Gerstein, the SS man, had seen Jews die at Belzec ("One hears them weeping,
sobbing") and the Holocaust had indeed happened. Provan
did two more experiments even as Mrs. Provan, a sort of Cesare Cremonini, the
colleague of Galileo’s who wouldn’t look into Galileo’s telescope, told
him, "You shouldn’t." In one he used five kids, three manikins, and
one doll, in the other five kids, three adults—a printer, a minister, and an
Italian woman who said, "You’re nuts, but I’ll do it," all with
their clothes on—and the doll, and he calculated that seven hundred fathers,
mothers, children and babies would fit in the chamber at Belzec. And this year
in March, he used the same scientific method on the "No holes? No
Holocaust!" hypothesis, going with some of his children (he had nine now)
to one collapsed chamber at Auschwitz. The witnesses there had said the holes
were alongside the central columns, and Provan used a $40 metric measuring tape
to find where the columns had been and find, well, whaddya know? those
celebrated holes. No longer were they twenty-five by twenty-five centimeters, as
the witnesses had said.

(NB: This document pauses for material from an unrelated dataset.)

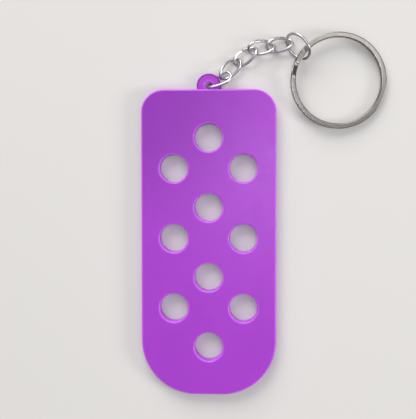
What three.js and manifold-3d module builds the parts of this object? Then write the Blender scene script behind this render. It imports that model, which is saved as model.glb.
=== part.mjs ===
// Charm-holder keychain: a soft plate with ten round holes, a short chain and a split key ring.
// Millimetres. The plate lies on its back on z = 0 with its centre at the origin, and +Y runs
// along the plate towards the eyelet. The chain and the rings lie beside its top edge.
import * as THREE from "three";
import { mergeVertices } from "three/addons/utils/BufferGeometryUtils.js";
import Module from "manifold-3d";

const wasm = await Module();
wasm.setup();

// ---------------------------------------------------------------- driving dimensions

const PLATE_WIDTH = 42;
const PLATE_LENGTH = 95;
const PLATE_THICKNESS = 4;
const TOP_CORNER_RADIUS = 7;
const BOTTOM_CORNER_RADIUS = 17;
const PLATE_EDGE_ROUND = 0.5;

const CHARM_HOLE_RADIUS = 4.35;
const HOLE_PITCH = 21.7; // from one hole to the next in the same column
const CENTRE_COLUMN_TOP = 32.55; // y of the highest hole in the middle column
const CENTRE_COLUMN_COUNT = 4;
const SIDE_COLUMN_X = 10.8;
const SIDE_COLUMN_TOP = 23; // y of the highest hole in each side column
const SIDE_COLUMN_COUNT = 3;

const TAB_RADIUS = 3.8;
const TAB_BOTTOM = 1.1; // above the plate's back face, so that a link can pass under it
const TAB_THICKNESS = 1.2;
const TAB_EDGE_ROUND = 0.3;
const EYELET_RADIUS = 1.15;
const EYELET_ABOVE_PLATE = 1.2; // from the plate's top edge to the eyelet's centre

const WIRE_DIAMETER = 0.9;
const WIRE_SIDES = 8;
const SEAM_GAP = 0.12; // the butt joint where the bent wire's two ends meet
const LINK_HALF_LENGTH = 4; // of the wire's centre line
const LINK_HALF_WIDTH = 2.05;
const LINK_SQUARENESS = 2.5; // superellipse exponent: 2 is an ellipse
const LINK_TWIST = 45; // degrees, at each end of a curb link
const END_LINK_TWIST = -22;
const LINK_STEPS = 36;
const JUMP_RING_RADIUS = 4.46; // of the wire's centre line
const JUMP_RING_STEPS = 36;

const KEY_RING_DIAMETER = 29.6;
const KEY_RING_WIRE_WIDTH = 1.6;
const KEY_RING_WIRE_HEIGHT = 0.95;
const KEY_RING_TURN_GAP = 0.1;
const KEY_RING_CORNER = 0.28;
const KEY_RING_FREE_END_ANGLE = 157; // degrees about the ring's axis
const KEY_RING_RAMP = 21; // degrees in which the wire steps down from one turn to the other
const KEY_RING_END_TUCK = 0.2; // how far the upper free end sits inside the ring's circle
const KEY_RING_TUCK_LENGTH = 34; // degrees over which it leaves the circle
const KEY_RING_STEPS = 120;

// Where each wire piece lies: the centre, the heading about +Z, the lift of its front end and
// the roll about its own length, in degrees.
const LINK_PLACES = [
  { centre: [3.25, 50.25, 2.08], heading: 29, lift: 0, roll: -45.5 },
  { centre: [6.65, 53.95, 1.62], heading: 43.5, lift: -8.5, roll: 9.5 },
  { centre: [11.5, 57.85, 1.46], heading: 33.5, lift: 3.5, roll: -9.5 },
  { centre: [16.35, 60.5, 1.73], heading: 6, lift: -6, roll: -2 },
  { centre: [22, 61.3, 1.42], heading: 9, lift: 2, roll: -2.5 },
];
const JUMP_RING_PLACE = { centre: [27.62, 60.31, 4.37], heading: 138.1, lift: -9.5, roll: -59.7 };
const KEY_RING_CENTRE = [40.05, 50.05, 2.3];
const KEY_RING_TILT = 4.77; // degrees: its chain side is held up by the jump ring
const KEY_RING_TILT_HEADING = 148.12; // the side that is raised

// ---------------------------------------------------------------- materials

const softPlastic = new THREE.MeshStandardMaterial({ color: 0xa14cc6, roughness: 0.45, metalness: 0 });
const nickel = new THREE.MeshStandardMaterial({ color: 0xc9c9cc, roughness: 0.18, metalness: 1 });
const keyRingSteel = new THREE.MeshStandardMaterial({ color: 0xc6c1b6, roughness: 0.26, metalness: 1 });

// ---------------------------------------------------------------- solids

const degrees = THREE.MathUtils.degToRad;

function toSolid(geometry) {
  const bare = geometry.clone();
  bare.deleteAttribute("normal");
  bare.deleteAttribute("uv");
  const merged = mergeVertices(bare, 1e-4);
  const vertProperties = new Float32Array(merged.attributes.position.array);
  const triVerts = new Uint32Array(merged.index.array);
  return new wasm.Manifold(new wasm.Mesh({ numProp: 3, vertProperties, triVerts }));
}

function toGeometry(solid) {
  const mesh = solid.getMesh();
  const geometry = new THREE.BufferGeometry();
  geometry.setAttribute("position", new THREE.BufferAttribute(mesh.vertProperties, 3));
  geometry.setIndex(new THREE.BufferAttribute(mesh.triVerts, 1));
  geometry.computeVertexNormals();
  return geometry;
}

// A flat slab from a drawn outline, rounded at both faces, from z = 0 to its thickness.
function slab(outline, thickness, edgeRound, curveSegments) {
  const geometry = new THREE.ExtrudeGeometry(outline, {
    depth: thickness - 2 * edgeRound,
    bevelThickness: edgeRound,
    bevelSize: edgeRound,
    bevelOffset: -edgeRound,
    bevelSegments: 2,
    curveSegments,
  });
  geometry.translate(0, 0, edgeRound);
  return geometry;
}

function circleOutline(x, y, radius) {
  const circle = new THREE.Path();
  circle.absarc(x, y, radius, 0, 2 * Math.PI, true);
  return circle;
}

// ---------------------------------------------------------------- the plate

function plateOutline() {
  const right = PLATE_WIDTH / 2;
  const top = PLATE_LENGTH / 2;
  const rt = TOP_CORNER_RADIUS;
  const rb = BOTTOM_CORNER_RADIUS;
  const quarter = Math.PI / 2;
  const outline = new THREE.Shape();
  outline.absarc(right - rt, top - rt, rt, 0, quarter, false);
  outline.absarc(rt - right, top - rt, rt, quarter, 2 * quarter, false);
  outline.absarc(rb - right, rb - top, rb, 2 * quarter, 3 * quarter, false);
  outline.absarc(right - rb, rb - top, rb, 3 * quarter, 4 * quarter, false);
  return outline;
}

function charmHoleCentres() {
  const centres = [];
  for (let row = 0; row < CENTRE_COLUMN_COUNT; row += 1) {
    centres.push([0, CENTRE_COLUMN_TOP - row * HOLE_PITCH]);
  }
  for (let row = 0; row < SIDE_COLUMN_COUNT; row += 1) {
    for (const side of [-1, 1]) {
      centres.push([side * SIDE_COLUMN_X, SIDE_COLUMN_TOP - row * HOLE_PITCH]);
    }
  }
  return centres;
}

function charmPlate() {
  const outline = plateOutline();
  for (const [x, y] of charmHoleCentres()) {
    outline.holes.push(circleOutline(x, y, CHARM_HOLE_RADIUS));
  }
  const plate = toSolid(slab(outline, PLATE_THICKNESS, PLATE_EDGE_ROUND, 12));

  const eyeletY = PLATE_LENGTH / 2 + EYELET_ABOVE_PLATE;
  const tabOutline = new THREE.Shape();
  tabOutline.absarc(0, eyeletY, TAB_RADIUS, 0, 2 * Math.PI, false);
  tabOutline.holes.push(circleOutline(0, eyeletY, EYELET_RADIUS));
  const tabGeometry = slab(tabOutline, TAB_THICKNESS, TAB_EDGE_ROUND, 14);
  tabGeometry.translate(0, 0, TAB_BOTTOM);
  return toGeometry(plate.add(toSolid(tabGeometry)));
}

// ---------------------------------------------------------------- wire pieces

// A link's centre line: a superellipse, twisted about its length so that links lie flat.
class LinkCurve extends THREE.Curve {
  constructor(twistDegrees) {
    super();
    this.twist = degrees(twistDegrees);
  }

  getPoint(t, target = new THREE.Vector3()) {
    const gap = SEAM_GAP / (LINK_HALF_LENGTH * 6);
    const angle = Math.PI / 2 + 2 * Math.PI * (gap / 2 + t * (1 - gap));
    const power = 2 / LINK_SQUARENESS;
    const along = Math.sign(Math.cos(angle)) * Math.abs(Math.cos(angle)) ** power;
    const across = Math.sign(Math.sin(angle)) * Math.abs(Math.sin(angle)) ** power;
    const turn = -this.twist * along;
    const y = LINK_HALF_WIDTH * across;
    return target.set(LINK_HALF_LENGTH * along, y * Math.cos(turn), y * Math.sin(turn));
  }
}

class JumpRingCurve extends THREE.Curve {
  getPoint(t, target = new THREE.Vector3()) {
    const gap = SEAM_GAP / (2 * Math.PI * JUMP_RING_RADIUS);
    const angle = 2 * Math.PI * (gap / 2 + t * (1 - gap));
    return target.set(JUMP_RING_RADIUS * Math.cos(angle), JUMP_RING_RADIUS * Math.sin(angle), 0);
  }
}

// The key ring's flat wire: one turn above the other, joined by a short ramp. It starts at the
// upper free end, which is tucked in a little, and runs clockwise to the lower free end.
class KeyRingCurve extends THREE.Curve {
  getPoint(t, target = new THREE.Vector3()) {
    const turnLength = 360 - KEY_RING_RAMP;
    const travelled = t * (2 * turnLength + KEY_RING_RAMP);
    const angle = degrees(KEY_RING_FREE_END_ANGLE - travelled);
    const tuck = THREE.MathUtils.smoothstep(KEY_RING_TUCK_LENGTH - travelled, 0, KEY_RING_TUCK_LENGTH);
    const radius = (KEY_RING_DIAMETER - KEY_RING_WIRE_WIDTH) / 2 - KEY_RING_END_TUCK * tuck;
    const down = THREE.MathUtils.smoothstep(travelled, turnLength, turnLength + KEY_RING_RAMP);
    const step = KEY_RING_WIRE_HEIGHT + KEY_RING_TURN_GAP;
    return target.set(radius * Math.cos(angle), radius * Math.sin(angle), step * (0.5 - down));
  }
}

function roundSection() {
  const section = new THREE.Shape();
  for (let side = 0; side < WIRE_SIDES; side += 1) {
    const angle = (2 * Math.PI * side) / WIRE_SIDES;
    const x = (WIRE_DIAMETER / 2) * Math.cos(angle);
    const y = (WIRE_DIAMETER / 2) * Math.sin(angle);
    if (side === 0) section.moveTo(x, y);
    else section.lineTo(x, y);
  }
  return section;
}

// The key ring's wire is flat: x of the section is its height and y its width.
function flatSection() {
  const x = KEY_RING_WIRE_HEIGHT / 2;
  const y = KEY_RING_WIRE_WIDTH / 2;
  const corner = KEY_RING_CORNER;
  const section = new THREE.Shape();
  section.moveTo(x, y - corner);
  section.lineTo(x - corner, y);
  section.lineTo(corner - x, y);
  section.lineTo(-x, y - corner);
  section.lineTo(-x, corner - y);
  section.lineTo(corner - x, -y);
  section.lineTo(x - corner, -y);
  section.lineTo(x, corner - y);
  return section;
}

function wire(section, extrudePath, steps) {
  return new THREE.ExtrudeGeometry(section, { steps, bevelEnabled: false, extrudePath });
}

function place(mesh, { centre, heading, lift, roll }) {
  mesh.position.set(...centre);
  mesh.rotation.set(degrees(roll), degrees(-lift), degrees(heading), "ZYX");
}

// ---------------------------------------------------------------- assembly

const group = new THREE.Group();

function addPiece(name, geometry, material) {
  const mesh = new THREE.Mesh(geometry, material);
  mesh.name = name;
  group.add(mesh);
  return mesh;
}

addPiece("charm_plate", charmPlate(), softPlastic);

LINK_PLACES.forEach((linkPlace, index) => {
  const twist = index === 0 ? END_LINK_TWIST : LINK_TWIST;
  const geometry = wire(roundSection(), new LinkCurve(twist), LINK_STEPS);
  place(addPiece(`chain_link_${index + 1}`, geometry, nickel), linkPlace);
});

const jumpRing = wire(roundSection(), new JumpRingCurve(), JUMP_RING_STEPS);
place(addPiece("jump_ring", jumpRing, nickel), JUMP_RING_PLACE);

const keyRing = wire(flatSection(), new KeyRingCurve(), KEY_RING_STEPS);
const keyRingMesh = addPiece("split_ring", keyRing, keyRingSteel);
const lean = degrees(KEY_RING_TILT);
const leanHeading = degrees(KEY_RING_TILT_HEADING);
const keyRingAxis = new THREE.Vector3(
  -Math.sin(lean) * Math.cos(leanHeading),
  -Math.sin(lean) * Math.sin(leanHeading),
  Math.cos(lean),
);
keyRingMesh.position.set(...KEY_RING_CENTRE);
keyRingMesh.quaternion.setFromUnitVectors(new THREE.Vector3(0, 0, 1), keyRingAxis);

export default group;
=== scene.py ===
# Charm-holder keychain: the looks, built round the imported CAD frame. Every length is in metres.
# The plate lies on its back on z = 0 with its centre at the origin, and +Y runs towards the chain.
import math

import bmesh
import bpy
from mathutils import Euler, Matrix, Vector, geometry


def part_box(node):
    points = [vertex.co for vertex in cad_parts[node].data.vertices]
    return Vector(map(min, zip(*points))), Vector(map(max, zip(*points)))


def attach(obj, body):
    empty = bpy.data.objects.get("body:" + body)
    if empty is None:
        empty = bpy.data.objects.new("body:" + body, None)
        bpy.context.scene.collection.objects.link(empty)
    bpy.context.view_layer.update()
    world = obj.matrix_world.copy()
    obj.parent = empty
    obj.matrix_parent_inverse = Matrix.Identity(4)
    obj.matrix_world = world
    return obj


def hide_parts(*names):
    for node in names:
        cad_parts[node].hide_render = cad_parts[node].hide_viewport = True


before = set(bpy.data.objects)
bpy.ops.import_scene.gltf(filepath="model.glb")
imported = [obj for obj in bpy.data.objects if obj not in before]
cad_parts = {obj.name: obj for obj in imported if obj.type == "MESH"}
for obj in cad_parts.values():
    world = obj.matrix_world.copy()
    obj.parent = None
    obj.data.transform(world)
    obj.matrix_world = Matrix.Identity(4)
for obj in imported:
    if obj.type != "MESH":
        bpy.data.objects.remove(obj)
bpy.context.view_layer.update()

MM = 0.001

# ---------------------------------------------------------------- dimensions

PLATE_LOW, PLATE_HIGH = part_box("charm_plate")
PLATE_RIGHT = PLATE_HIGH.x
PLATE_TOP = -PLATE_LOW.y  # the plate is symmetric about y = 0, and the tab stands above it
PLATE_THICKNESS = PLATE_HIGH.z
TOP_CORNER_RADIUS = 7 * MM
BOTTOM_CORNER_RADIUS = 17 * MM
LIP_RADIUS = 0.6 * MM
SUPPORT_WIDTH = 0.12 * MM  # a flat band beside each rounded lip, so that the face shades flat
LIP_STEPS = 6  # faces round each quarter-circle lip
WALL_STEPS = 4  # faces down the wall between the upper lip and the lower one
WALL_HIGHLIGHT_SHARE = 0.4  # of the paler lip's painted highlight colour, on the wall, which paints the walls lighter
TOP_CORNER_POINTS = 22
BOTTOM_CORNER_POINTS = 38
STRAIGHT_SPACING = 1.1 * MM  # between the outline's points on its straight runs
FACE_SPACING = 1.5 * MM  # between the points spread over the faces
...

Now, with the roof blown up, they were larger, and
Provan photographed them, came home to Monongahela, wrote up a monograph,
printed it at his print shop, and printed a cover that, in gold letters, with
the exclamation point demoted to a question mark, said NO HOLES? NO
HOLOCAUST? He then flew to Orange County and appeared at the palm-filled
hotel on Saturday afternoon. Not
even washing up, he sat with childlike delight on a flowery lobby love-seat by
the Kentia palm handing his two dozen spiral-bound copies to the illuminati of
Holocaust denial. If he expected encomiums he misunderstood human nature, which
clings to our established beliefs as though to a life preserver without which we’d
sink to the jet-black depths of the Mindanao Trough. "You have a bent
towards evil," the chief denier from Australia, a man of German ancestry,
told Provan. "You slander the German people. You believe in the
Holocaust." "But Charles, if I may call you Charles, bring me the pudding,"

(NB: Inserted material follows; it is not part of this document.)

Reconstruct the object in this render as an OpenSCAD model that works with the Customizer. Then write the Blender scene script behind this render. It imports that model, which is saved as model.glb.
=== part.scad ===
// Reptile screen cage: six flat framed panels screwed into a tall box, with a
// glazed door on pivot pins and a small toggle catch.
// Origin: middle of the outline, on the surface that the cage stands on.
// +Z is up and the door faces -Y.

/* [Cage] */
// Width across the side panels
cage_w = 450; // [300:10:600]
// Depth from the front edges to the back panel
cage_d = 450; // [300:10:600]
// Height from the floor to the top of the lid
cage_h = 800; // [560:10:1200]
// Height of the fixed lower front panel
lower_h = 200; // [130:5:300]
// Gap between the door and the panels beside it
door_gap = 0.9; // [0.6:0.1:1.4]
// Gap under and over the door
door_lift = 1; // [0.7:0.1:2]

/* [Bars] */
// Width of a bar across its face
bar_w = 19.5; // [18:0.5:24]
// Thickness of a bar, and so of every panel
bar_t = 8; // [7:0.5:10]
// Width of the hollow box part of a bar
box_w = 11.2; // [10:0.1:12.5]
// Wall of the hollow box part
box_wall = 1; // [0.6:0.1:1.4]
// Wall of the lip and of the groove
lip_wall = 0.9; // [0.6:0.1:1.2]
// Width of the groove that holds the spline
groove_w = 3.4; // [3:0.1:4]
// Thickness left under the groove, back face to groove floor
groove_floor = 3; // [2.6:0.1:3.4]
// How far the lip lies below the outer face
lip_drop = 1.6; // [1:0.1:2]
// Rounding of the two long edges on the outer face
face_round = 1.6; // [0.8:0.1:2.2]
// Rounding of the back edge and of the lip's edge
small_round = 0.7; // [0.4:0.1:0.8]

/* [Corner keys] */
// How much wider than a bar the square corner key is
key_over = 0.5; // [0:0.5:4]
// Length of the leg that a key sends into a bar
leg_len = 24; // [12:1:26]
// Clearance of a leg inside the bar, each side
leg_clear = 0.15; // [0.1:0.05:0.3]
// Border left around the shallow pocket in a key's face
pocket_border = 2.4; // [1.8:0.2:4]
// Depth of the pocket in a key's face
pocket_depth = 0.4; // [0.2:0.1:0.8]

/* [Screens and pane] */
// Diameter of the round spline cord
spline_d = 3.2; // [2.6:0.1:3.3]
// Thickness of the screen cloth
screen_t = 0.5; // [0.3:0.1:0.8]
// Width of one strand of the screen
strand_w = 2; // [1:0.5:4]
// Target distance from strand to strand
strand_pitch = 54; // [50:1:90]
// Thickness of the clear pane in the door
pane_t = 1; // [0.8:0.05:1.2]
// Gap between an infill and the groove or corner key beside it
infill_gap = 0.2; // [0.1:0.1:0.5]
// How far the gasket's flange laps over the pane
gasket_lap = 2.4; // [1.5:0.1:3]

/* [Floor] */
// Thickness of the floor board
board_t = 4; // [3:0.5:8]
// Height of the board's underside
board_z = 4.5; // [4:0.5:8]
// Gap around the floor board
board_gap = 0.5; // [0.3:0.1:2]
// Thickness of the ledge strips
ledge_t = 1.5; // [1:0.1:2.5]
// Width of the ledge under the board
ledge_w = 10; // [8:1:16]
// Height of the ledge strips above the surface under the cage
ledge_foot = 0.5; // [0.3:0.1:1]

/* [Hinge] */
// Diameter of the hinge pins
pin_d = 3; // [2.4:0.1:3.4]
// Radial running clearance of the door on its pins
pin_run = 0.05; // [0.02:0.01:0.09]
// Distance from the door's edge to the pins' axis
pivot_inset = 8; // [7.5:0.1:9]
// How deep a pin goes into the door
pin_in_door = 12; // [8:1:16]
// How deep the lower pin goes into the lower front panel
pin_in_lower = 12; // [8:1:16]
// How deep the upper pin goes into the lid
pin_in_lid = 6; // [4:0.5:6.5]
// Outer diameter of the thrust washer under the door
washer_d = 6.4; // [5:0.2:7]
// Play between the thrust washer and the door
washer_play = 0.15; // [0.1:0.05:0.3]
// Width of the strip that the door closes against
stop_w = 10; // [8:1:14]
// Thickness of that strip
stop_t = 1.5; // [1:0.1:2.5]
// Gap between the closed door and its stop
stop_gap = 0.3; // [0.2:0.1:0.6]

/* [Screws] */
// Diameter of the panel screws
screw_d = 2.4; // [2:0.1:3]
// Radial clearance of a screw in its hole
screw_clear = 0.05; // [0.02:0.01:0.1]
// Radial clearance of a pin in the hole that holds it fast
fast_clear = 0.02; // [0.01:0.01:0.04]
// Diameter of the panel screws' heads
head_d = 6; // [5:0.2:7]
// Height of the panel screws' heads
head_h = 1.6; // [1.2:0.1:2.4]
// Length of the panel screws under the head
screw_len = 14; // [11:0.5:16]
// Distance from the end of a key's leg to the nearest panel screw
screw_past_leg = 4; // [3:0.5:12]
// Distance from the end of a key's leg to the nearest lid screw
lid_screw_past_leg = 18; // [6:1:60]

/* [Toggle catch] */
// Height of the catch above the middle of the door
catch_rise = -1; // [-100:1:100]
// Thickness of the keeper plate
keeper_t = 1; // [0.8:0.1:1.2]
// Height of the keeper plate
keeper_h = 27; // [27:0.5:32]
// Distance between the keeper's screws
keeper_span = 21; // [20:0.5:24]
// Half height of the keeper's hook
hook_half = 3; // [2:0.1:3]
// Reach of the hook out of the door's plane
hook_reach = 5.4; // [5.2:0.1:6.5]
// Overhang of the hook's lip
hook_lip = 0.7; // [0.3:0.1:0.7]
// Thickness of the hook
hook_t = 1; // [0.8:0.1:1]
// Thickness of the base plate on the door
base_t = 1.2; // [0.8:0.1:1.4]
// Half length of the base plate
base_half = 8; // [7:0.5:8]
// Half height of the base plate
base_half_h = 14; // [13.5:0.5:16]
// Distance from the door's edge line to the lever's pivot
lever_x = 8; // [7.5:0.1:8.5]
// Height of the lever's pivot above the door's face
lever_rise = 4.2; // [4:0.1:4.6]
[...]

said the chief denier alive, a Frenchman and the man who coined the "No
holes? No Holocaust!" motto. "Bring me the holes of twenty-five
by twenty-five centimeters." "Oh,
I can’t," said Provan. "Where
do you see a square of twenty-five by twenty-five?" "Oh,
not anymore. But this hole is big enough to have held it." "But
you don’t have a square of twenty-five centimeters." "I
admit that." "This
cannot convince me," the Frenchman said. The angriest denier was David
Irving, the British historian, the man who’d said in London that a photograph
of a hole would drive such a metaphorical hole in his case that he couldn’t
defend it. Irving, who isn’t allowed at Auschwitz and may have been jealous of
an amateur’s access, sat at the open-aired downstairs restaurant in front of a
Caesar’s salad. On spotting Provan, he turned black, and his words came like
chisel chips. "I’m hopping mad," Irving said. "If I were an SS
man and somebody said, ‘Knock some holes in that ceiling, will you? We’re
going to start putting cyanide in,’ I’d make those holes in the middle of
some empty area. I wouldn’t put them bang, bang, bang, bang, next to the
load-bearing pillars. What were the load-bearing pillars for? Just cosmetic
purposes?" Provan, twenty years younger, stood like a boy called down to
the principal’s office, looking abashed, and Irving continued, "The
Germans spend God knows how many hundreds of thousands of pounds building this?
And then they allow some jerk with a sledgehammer to punch holes next to the
load-bearing pillars? I’m having lunch," said Irving abruptly, and he
attacked his salad without a whit of his ardent convictions voided by Provan’s
photographs. Of course, the deniers would say it’s Provan and I whose
convictions weren’t voided by Irving, and it may be a hundred years before we
know whose views prevail. "We have won," an SS man told Primo Levi at
Auschwitz. "There may be suspicions, but there will be no certainties,
because we’ll destroy the evidence together with you."